Wisden noted that 'if the somewhat too- freely-used word genius can with any propriety be employed in connection with cricket, it surely applies to the young Indian's batting.'

There is a 1968 piece, 'Test Cricket's Youngest Captain', by Dicky Rutnagur on the Nawab of Pataudi, who was appointed Indian skipper at 21. Another article by Rutnagur, 'The Meticulous Craftsman', from 1980, is about Sunil Gavaskar.

Ramachandra Guha contributed 'A Nation Walks with Him' on Tendulkar in 2011.

Dancing girls

  • DISCIPLINED: Indrani Datta

London had several Pujas, one of the biggest being in the Camden Centre, which marked the 50th anniversary of the religious occasion with a special musical dance.

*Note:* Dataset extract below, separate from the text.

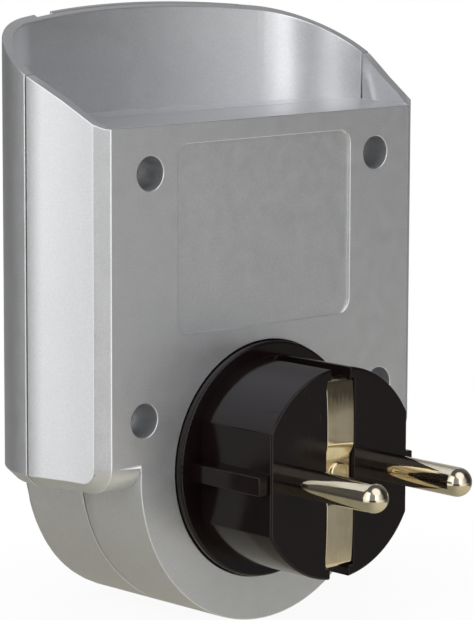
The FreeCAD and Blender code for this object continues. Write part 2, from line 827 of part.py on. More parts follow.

I watched my niece, Sejuti Dasgupta, dance in Camden, where the Puja is efficiently masterminded by its chairman, Ananda Gupta.

Dance is alive and well among Bengalis, thanks to the dedication of women such as Indrani Datta, a banking lawyer by day.

How different, banking law and dancing, I suggested.

'I disagree,' said the feisty lady. 'Both require discipline.'

Tittle tattle

  • Cambridge connect: Meira Kumar with VC Sir Leszek Borysiewicz

Attending the Puja meant I had to skip the dinner hosted by the Indian High Commission for the visiting Speaker, Meira Kumar, as well as the confident address on parliamentary democracy in India she had given earlier in the day in the law faculty in Cambridge.

'I had come here years ago when I was young like you and posted as a diplomat to the India House — I went punting on the Cam,' recalled Meira.

She is also a proud mother because her son, Anshul Avijit, a graduate student, 'is studying here (in Cambridge)'.

She was commendably forthright on one issue: 'The caste system has caused and is continuing to cause unimaginable harm to society. It needs to be destroyed completely and not encouraged to tighten its grip on our electoral system. What has been poison for so long cannot suddenly become the nectar of life.'

Maybe the time has come to consider the wisdom of having reservations of any kind.